What to produce :: Please quote every line word for word.

Dataset content ::
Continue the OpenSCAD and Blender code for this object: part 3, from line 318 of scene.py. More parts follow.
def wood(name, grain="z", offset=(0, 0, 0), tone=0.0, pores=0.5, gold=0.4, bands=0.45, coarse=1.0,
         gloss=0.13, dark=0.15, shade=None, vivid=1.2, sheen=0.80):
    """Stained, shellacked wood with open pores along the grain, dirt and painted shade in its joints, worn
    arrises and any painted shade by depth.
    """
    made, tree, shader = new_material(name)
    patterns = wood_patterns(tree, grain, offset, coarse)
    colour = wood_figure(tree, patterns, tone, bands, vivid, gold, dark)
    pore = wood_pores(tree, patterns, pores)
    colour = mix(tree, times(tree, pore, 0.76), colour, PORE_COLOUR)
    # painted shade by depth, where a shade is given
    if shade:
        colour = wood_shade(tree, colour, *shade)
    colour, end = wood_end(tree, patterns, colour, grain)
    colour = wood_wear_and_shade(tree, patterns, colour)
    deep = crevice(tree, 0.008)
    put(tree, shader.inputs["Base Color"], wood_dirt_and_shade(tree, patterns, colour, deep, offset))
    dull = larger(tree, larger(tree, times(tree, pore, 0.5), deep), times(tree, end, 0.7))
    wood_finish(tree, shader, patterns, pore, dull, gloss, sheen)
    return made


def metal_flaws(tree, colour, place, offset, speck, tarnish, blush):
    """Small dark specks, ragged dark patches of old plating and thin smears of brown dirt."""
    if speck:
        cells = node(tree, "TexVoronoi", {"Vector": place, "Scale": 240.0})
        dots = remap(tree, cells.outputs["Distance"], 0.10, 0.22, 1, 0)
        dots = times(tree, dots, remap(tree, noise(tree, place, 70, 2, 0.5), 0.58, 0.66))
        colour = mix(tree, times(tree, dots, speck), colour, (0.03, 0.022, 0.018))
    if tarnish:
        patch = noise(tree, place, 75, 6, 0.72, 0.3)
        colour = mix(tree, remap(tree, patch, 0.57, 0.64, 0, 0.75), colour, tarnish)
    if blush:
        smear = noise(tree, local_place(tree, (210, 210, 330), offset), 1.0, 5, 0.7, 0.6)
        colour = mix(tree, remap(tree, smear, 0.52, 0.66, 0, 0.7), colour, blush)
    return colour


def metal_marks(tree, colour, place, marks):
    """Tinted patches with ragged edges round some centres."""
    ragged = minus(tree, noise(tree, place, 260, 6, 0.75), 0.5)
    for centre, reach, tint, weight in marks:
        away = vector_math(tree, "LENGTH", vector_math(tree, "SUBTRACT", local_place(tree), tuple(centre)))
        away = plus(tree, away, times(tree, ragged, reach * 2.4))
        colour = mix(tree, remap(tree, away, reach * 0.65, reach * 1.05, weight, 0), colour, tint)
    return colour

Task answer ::
Continue the OpenSCAD and Blender code for this object: part 3, from line 318 of scene.py. More parts follow.
def wood(name, grain="z", offset=(0, 0, 0), tone=0.0, pores=0.5, gold=0.4, bands=0.45, coarse=1.0,
         gloss=0.13, dark=0.15, shade=None, vivid=1.2, sheen=0.80):
    """Stained, shellacked wood with open pores along the grain, dirt and painted shade in its joints, worn
    arrises and any painted shade by depth.
    """
    made, tree, shader = new_material(name)
    patterns = wood_patterns(tree, grain, offset, coarse)
    colour = wood_figure(tree, patterns, tone, bands, vivid, gold, dark)
    pore = wood_pores(tree, patterns, pores)
    colour = mix(tree, times(tree, pore, 0.76), colour, PORE_COLOUR)
    # painted shade by depth, where a shade is given
    if shade:
        colour = wood_shade(tree, colour, *shade)
    colour, end = wood_end(tree, patterns, colour, grain)
    colour = wood_wear_and_shade(tree, patterns, colour)
    deep = crevice(tree, 0.008)
    put(tree, shader.inputs["Base Color"], wood_dirt_and_shade(tree, patterns, colour, deep, offset))
    dull = larger(tree, larger(tree, times(tree, pore, 0.5), deep), times(tree, end, 0.7))
    wood_finish(tree, shader, patterns, pore, dull, gloss, sheen)
    return made


def metal_flaws(tree, colour, place, offset, speck, tarnish, blush):
    """Small dark specks, ragged dark patches of old plating and thin smears of brown dirt."""
    if speck:
        cells = node(tree, "TexVoronoi", {"Vector": place, "Scale": 240.0})
        dots = remap(tree, cells.outputs["Distance"], 0.10, 0.22, 1, 0)
        dots = times(tree, dots, remap(tree, noise(tree, place, 70, 2, 0.5), 0.58, 0.66))
        colour = mix(tree, times(tree, dots, speck), colour, (0.03, 0.022, 0.018))
    if tarnish:
        patch = noise(tree, place, 75, 6, 0.72, 0.3)
        colour = mix(tree, remap(tree, patch, 0.57, 0.64, 0, 0.75), colour, tarnish)
    if blush:
        smear = noise(tree, local_place(tree, (210, 210, 330), offset), 1.0, 5, 0.7, 0.6)
        colour = mix(tree, remap(tree, smear, 0.52, 0.66, 0, 0.7), colour, blush)
    return colour


def metal_marks(tree, colour, place, marks):
    """Tinted patches with ragged edges round some centres."""
    ragged = minus(tree, noise(tree, place, 260, 6, 0.75), 0.5)
    for centre, reach, tint, weight in marks:
        away = vector_math(tree, "LENGTH", vector_math(tree, "SUBTRACT", local_place(tree), tuple(centre)))
        away = plus(tree, away, times(tree, ragged, reach * 2.4))
        colour = mix(tree, remap(tree, away, reach * 0.65, reach * 1.05, weight, 0), colour, tint)
    return colour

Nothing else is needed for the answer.